* _Short task_:
Lift out, unaltered, the lines of the material below between the line holding "open at the top" and the line holding "obj.matrix_parent_inverse = Matrix.Identity(4)", counting both.

═══

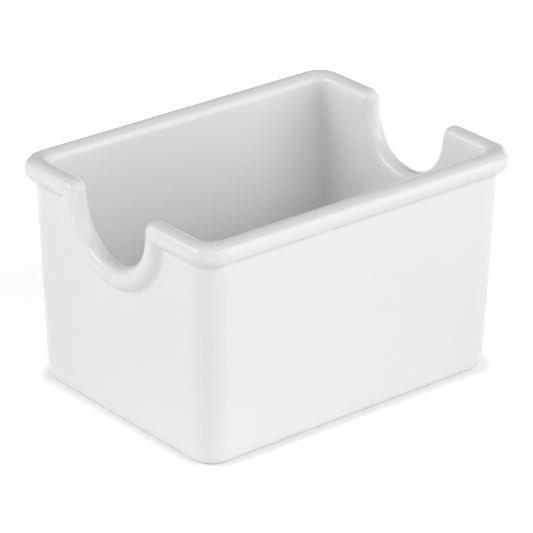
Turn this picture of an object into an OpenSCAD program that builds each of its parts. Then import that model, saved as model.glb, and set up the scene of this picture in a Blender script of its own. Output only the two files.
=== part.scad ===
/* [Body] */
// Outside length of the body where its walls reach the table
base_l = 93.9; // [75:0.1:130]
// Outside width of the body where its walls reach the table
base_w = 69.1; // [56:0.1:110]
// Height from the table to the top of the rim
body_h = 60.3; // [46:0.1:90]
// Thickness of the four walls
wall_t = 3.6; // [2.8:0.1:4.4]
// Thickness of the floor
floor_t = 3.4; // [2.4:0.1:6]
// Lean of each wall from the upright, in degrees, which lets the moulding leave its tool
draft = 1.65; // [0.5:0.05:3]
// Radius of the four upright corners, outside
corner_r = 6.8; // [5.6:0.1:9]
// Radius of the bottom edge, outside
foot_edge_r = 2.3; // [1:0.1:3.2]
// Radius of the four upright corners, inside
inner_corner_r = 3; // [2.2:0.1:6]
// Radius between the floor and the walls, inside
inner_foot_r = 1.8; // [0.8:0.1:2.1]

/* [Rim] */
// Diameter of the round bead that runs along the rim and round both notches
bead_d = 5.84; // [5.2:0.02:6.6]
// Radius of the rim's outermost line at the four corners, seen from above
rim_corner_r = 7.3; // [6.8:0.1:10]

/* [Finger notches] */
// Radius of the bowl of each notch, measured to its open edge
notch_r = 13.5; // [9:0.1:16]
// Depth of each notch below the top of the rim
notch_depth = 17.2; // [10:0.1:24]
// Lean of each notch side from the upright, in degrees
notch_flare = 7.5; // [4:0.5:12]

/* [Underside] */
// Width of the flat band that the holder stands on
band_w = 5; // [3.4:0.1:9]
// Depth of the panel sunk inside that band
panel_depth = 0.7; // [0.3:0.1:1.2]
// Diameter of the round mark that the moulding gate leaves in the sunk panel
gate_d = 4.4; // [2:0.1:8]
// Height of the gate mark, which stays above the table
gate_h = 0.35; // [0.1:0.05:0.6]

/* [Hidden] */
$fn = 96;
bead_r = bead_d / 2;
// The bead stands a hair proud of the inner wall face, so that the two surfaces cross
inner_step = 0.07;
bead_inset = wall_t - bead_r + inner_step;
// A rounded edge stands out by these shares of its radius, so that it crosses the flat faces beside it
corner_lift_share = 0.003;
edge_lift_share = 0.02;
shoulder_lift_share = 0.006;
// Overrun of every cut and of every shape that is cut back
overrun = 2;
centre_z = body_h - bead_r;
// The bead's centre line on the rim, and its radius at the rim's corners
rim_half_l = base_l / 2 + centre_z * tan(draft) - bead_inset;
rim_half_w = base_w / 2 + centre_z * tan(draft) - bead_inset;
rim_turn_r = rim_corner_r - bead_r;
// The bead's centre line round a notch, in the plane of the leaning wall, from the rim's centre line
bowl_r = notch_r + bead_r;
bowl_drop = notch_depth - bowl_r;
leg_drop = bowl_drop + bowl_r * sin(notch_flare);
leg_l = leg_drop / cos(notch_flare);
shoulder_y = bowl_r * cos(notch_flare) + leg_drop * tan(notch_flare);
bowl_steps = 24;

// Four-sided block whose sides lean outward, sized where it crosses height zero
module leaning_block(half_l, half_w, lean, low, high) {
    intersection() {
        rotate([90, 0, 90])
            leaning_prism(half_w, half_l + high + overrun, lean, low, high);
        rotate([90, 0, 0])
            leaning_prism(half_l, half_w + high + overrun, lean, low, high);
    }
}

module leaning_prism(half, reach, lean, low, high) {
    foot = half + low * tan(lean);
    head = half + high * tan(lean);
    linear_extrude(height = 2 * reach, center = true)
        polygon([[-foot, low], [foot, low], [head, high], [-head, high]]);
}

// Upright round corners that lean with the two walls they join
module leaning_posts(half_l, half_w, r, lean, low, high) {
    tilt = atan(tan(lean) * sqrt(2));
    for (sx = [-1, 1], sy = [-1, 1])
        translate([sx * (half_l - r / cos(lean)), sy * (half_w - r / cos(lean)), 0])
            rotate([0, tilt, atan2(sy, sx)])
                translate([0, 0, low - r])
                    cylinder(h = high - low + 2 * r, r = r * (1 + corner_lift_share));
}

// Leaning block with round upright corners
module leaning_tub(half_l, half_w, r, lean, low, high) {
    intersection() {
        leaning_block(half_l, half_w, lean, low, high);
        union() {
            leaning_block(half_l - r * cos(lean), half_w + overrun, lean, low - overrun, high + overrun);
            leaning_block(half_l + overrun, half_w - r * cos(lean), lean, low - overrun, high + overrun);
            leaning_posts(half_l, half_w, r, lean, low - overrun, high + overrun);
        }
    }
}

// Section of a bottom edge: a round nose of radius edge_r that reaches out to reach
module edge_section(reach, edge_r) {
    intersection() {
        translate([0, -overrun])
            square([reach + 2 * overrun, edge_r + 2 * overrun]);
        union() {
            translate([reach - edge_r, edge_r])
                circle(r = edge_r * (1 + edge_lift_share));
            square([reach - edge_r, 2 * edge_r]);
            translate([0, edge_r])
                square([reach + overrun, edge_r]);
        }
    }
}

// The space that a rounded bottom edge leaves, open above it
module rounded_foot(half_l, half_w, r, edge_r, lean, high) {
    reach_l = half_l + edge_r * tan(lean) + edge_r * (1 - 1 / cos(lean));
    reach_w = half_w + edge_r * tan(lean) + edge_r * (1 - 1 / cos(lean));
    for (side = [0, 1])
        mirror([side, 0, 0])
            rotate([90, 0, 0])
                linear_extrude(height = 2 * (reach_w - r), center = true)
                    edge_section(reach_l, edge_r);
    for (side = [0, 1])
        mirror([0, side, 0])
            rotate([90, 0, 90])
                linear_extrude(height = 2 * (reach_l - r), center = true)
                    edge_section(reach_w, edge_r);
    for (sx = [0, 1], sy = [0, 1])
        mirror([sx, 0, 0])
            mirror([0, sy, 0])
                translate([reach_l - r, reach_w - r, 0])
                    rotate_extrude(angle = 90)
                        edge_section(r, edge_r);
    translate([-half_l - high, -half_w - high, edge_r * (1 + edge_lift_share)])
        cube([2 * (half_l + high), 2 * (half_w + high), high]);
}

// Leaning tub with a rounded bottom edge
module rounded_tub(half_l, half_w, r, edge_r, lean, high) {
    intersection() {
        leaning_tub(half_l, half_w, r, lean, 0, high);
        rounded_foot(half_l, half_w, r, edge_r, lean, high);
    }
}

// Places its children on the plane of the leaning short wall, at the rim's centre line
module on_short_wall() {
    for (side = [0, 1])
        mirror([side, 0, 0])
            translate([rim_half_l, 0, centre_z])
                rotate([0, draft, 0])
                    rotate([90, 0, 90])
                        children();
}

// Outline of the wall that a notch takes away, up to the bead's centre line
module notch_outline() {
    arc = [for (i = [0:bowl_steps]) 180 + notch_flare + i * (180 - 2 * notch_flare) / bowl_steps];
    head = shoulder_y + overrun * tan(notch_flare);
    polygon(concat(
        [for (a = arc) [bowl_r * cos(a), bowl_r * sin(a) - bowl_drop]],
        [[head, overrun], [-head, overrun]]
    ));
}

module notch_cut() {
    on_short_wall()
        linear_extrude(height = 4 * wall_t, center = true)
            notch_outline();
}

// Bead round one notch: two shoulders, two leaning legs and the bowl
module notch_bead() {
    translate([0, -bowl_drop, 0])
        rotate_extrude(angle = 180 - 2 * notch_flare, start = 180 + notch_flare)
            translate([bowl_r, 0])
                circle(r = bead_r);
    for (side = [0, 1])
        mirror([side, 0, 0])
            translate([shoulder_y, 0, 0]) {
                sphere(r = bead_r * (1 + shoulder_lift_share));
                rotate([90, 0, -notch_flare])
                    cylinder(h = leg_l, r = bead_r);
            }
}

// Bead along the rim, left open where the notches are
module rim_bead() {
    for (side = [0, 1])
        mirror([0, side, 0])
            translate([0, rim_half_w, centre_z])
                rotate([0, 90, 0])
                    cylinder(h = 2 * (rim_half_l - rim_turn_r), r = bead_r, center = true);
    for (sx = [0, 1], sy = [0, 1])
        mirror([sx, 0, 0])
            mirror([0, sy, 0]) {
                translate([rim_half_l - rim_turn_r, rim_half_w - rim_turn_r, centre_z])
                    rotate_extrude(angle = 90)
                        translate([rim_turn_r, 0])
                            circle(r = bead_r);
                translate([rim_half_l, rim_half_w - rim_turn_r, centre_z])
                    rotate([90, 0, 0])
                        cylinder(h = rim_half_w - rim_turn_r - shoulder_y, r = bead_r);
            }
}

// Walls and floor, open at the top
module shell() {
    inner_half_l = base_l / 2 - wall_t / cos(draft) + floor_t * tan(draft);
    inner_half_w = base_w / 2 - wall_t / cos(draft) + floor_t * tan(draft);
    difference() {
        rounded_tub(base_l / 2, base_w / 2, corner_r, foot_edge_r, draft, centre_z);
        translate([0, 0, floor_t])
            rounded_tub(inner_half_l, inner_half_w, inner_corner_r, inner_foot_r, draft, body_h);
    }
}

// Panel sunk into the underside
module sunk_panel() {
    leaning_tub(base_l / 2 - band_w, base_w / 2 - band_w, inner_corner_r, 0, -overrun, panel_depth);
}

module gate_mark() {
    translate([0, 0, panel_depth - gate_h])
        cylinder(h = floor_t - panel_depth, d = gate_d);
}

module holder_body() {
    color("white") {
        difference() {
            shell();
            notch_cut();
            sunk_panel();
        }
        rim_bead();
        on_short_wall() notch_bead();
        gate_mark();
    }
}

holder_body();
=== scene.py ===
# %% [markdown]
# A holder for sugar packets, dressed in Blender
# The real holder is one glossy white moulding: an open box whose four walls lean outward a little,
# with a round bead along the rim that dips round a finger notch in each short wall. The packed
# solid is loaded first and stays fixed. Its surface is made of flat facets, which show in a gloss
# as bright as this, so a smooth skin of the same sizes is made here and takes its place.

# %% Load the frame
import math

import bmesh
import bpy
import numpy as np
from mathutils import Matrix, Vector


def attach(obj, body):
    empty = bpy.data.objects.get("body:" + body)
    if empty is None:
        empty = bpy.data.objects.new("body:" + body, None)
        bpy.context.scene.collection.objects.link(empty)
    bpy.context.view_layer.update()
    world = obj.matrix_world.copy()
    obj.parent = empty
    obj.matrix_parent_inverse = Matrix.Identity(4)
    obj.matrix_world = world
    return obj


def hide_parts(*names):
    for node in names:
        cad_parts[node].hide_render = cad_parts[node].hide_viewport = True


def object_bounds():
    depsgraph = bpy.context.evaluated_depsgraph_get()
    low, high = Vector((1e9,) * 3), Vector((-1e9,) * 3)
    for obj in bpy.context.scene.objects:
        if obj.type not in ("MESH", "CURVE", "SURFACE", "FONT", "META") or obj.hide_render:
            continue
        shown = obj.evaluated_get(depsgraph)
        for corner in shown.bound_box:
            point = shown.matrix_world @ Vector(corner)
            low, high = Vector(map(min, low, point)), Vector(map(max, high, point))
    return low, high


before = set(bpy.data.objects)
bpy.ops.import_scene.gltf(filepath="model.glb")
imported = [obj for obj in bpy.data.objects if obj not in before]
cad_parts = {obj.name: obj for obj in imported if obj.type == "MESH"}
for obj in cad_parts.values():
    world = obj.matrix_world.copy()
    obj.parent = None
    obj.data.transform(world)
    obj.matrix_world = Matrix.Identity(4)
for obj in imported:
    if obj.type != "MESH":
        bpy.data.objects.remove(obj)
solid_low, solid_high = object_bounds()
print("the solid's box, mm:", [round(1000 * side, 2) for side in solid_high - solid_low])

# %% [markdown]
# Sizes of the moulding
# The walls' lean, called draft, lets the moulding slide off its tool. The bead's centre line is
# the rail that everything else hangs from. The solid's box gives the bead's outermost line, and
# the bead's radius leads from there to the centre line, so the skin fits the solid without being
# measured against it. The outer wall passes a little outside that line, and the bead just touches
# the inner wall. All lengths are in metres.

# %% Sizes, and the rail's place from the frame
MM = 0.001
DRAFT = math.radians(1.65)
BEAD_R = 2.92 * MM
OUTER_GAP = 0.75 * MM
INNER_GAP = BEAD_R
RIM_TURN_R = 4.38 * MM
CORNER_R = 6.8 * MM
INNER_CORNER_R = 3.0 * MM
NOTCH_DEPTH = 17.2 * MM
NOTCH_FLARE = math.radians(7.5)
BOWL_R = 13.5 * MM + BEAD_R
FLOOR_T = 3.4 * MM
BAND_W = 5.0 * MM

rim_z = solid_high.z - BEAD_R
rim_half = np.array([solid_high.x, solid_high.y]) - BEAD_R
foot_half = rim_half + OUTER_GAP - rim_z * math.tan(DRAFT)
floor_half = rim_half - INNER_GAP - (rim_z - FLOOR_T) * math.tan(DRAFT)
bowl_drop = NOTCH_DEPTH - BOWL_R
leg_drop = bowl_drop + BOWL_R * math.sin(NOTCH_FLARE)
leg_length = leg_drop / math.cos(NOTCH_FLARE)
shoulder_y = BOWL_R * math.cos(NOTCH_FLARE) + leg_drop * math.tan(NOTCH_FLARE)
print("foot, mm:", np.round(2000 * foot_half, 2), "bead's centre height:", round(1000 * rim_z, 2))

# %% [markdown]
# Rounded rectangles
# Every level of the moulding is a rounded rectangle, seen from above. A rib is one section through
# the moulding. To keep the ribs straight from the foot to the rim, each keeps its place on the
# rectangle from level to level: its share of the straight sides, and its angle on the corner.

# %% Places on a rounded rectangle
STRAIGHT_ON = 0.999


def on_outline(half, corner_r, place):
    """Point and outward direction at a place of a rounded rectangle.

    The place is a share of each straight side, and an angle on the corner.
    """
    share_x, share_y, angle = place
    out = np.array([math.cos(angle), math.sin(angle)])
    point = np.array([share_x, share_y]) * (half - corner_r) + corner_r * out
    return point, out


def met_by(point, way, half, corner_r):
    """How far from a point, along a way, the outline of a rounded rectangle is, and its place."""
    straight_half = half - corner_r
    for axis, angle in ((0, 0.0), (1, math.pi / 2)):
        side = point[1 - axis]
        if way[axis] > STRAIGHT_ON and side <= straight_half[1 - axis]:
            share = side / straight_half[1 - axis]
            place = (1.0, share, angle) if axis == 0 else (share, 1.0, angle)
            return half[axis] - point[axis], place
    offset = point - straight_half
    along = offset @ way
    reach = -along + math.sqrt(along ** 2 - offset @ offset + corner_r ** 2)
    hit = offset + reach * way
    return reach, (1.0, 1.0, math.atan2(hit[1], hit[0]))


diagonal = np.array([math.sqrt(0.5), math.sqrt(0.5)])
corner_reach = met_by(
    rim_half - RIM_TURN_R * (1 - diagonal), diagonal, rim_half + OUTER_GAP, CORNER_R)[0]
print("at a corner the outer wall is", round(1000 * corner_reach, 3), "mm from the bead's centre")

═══

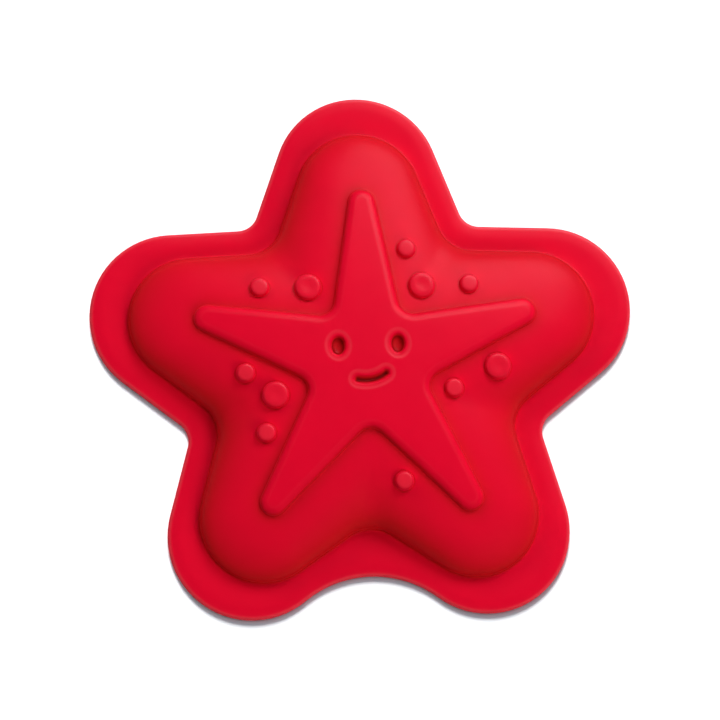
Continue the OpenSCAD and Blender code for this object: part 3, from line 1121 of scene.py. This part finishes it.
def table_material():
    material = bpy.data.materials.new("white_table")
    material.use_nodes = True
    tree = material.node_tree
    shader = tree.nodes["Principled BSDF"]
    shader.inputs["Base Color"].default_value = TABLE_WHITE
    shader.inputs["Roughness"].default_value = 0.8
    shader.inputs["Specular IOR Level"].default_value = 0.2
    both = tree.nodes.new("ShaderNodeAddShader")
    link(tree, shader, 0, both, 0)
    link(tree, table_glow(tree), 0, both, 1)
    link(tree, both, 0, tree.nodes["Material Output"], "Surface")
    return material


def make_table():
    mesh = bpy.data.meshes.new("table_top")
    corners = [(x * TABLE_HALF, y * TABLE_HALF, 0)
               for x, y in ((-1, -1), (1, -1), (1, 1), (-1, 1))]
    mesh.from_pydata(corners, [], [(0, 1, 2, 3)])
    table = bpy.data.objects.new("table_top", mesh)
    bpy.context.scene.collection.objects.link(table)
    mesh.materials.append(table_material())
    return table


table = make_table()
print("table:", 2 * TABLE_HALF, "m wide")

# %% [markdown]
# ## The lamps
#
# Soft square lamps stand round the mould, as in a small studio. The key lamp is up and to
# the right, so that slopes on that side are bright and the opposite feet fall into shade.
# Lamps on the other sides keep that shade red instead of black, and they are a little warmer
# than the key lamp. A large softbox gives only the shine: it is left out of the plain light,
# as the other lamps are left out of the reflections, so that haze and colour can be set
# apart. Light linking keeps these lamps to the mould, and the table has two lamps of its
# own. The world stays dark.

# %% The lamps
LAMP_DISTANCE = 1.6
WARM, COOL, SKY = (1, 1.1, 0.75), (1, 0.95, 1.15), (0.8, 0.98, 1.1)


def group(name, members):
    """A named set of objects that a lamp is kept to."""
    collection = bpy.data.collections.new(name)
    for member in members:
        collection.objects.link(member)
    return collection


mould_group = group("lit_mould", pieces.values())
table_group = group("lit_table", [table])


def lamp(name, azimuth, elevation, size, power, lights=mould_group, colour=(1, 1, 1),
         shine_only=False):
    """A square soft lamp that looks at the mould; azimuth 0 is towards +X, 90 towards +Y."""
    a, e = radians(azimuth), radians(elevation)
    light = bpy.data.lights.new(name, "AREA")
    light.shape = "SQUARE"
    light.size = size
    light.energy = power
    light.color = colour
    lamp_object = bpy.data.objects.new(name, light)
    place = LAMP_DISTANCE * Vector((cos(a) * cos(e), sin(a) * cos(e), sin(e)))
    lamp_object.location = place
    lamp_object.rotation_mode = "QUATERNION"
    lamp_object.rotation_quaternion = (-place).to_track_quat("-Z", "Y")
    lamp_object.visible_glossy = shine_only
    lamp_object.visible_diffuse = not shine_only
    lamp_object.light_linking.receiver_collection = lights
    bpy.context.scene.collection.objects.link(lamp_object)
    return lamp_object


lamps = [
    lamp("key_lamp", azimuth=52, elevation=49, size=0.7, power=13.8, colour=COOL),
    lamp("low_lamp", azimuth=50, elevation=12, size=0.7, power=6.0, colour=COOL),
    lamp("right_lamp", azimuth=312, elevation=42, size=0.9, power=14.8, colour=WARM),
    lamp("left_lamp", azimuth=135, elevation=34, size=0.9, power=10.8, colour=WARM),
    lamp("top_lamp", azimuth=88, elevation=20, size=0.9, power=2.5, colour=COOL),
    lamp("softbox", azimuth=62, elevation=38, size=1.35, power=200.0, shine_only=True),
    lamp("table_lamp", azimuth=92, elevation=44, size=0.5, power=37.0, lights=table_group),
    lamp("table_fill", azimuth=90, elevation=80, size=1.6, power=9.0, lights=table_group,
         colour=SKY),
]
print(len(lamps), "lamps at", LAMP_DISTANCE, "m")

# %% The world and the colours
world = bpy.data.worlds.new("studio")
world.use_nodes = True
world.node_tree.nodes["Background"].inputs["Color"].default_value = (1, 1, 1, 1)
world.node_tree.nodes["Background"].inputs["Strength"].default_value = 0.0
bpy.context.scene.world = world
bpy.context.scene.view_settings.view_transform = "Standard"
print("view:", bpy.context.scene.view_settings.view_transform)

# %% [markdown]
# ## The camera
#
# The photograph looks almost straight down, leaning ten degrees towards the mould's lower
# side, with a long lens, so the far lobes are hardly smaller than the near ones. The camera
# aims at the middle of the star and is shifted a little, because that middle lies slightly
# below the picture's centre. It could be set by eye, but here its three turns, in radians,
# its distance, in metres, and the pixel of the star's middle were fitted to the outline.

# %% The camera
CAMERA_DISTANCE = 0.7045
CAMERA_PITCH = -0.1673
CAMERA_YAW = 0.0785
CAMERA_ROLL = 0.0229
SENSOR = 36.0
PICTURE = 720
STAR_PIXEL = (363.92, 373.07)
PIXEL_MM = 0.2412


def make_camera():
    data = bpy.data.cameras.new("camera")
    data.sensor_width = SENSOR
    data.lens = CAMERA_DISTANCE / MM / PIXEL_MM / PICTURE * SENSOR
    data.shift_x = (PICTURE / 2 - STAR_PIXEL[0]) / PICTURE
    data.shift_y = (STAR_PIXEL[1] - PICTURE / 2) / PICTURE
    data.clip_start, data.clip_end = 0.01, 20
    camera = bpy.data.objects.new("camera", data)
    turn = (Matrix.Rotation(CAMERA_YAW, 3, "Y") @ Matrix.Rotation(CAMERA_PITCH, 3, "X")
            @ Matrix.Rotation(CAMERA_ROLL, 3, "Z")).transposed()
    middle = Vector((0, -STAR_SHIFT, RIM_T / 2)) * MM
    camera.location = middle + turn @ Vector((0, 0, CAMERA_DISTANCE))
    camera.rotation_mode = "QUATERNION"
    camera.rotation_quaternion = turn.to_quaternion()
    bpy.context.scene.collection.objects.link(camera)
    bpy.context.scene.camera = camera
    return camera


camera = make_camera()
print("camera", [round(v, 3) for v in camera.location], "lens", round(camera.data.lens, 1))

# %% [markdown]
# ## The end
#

═══

* _Worked solution_:
// Walls and floor, open at the top
module shell() {
    inner_half_l = base_l / 2 - wall_t / cos(draft) + floor_t * tan(draft);
    inner_half_w = base_w / 2 - wall_t / cos(draft) + floor_t * tan(draft);
    difference() {
        rounded_tub(base_l / 2, base_w / 2, corner_r, foot_edge_r, draft, centre_z);
        translate([0, 0, floor_t])
            rounded_tub(inner_half_l, inner_half_w, inner_corner_r, inner_foot_r, draft, body_h);
    }
}

// Panel sunk into the underside
module sunk_panel() {
    leaning_tub(base_l / 2 - band_w, base_w / 2 - band_w, inner_corner_r, 0, -overrun, panel_depth);
}

module gate_mark() {
    translate([0, 0, panel_depth - gate_h])
        cylinder(h = floor_t - panel_depth, d = gate_d);
}

module holder_body() {
    color("white") {
        difference() {
            shell();
            notch_cut();
            sunk_panel();
        }
        rim_bead();
        on_short_wall() notch_bead();
        gate_mark();
    }
}

holder_body();
=== scene.py ===
# %% [markdown]
# A holder for sugar packets, dressed in Blender
# The real holder is one glossy white moulding: an open box whose four walls lean outward a little,
# with a round bead along the rim that dips round a finger notch in each short wall. The packed
# solid is loaded first and stays fixed. Its surface is made of flat facets, which show in a gloss
# as bright as this, so a smooth skin of the same sizes is made here and takes its place.

# %% Load the frame
import math

import bmesh
import bpy
import numpy as np
from mathutils import Matrix, Vector


def attach(obj, body):
    empty = bpy.data.objects.get("body:" + body)
    if empty is None:
        empty = bpy.data.objects.new("body:" + body, None)
        bpy.context.scene.collection.objects.link(empty)
    bpy.context.view_layer.update()
    world = obj.matrix_world.copy()
    obj.parent = empty
    obj.matrix_parent_inverse = Matrix.Identity(4)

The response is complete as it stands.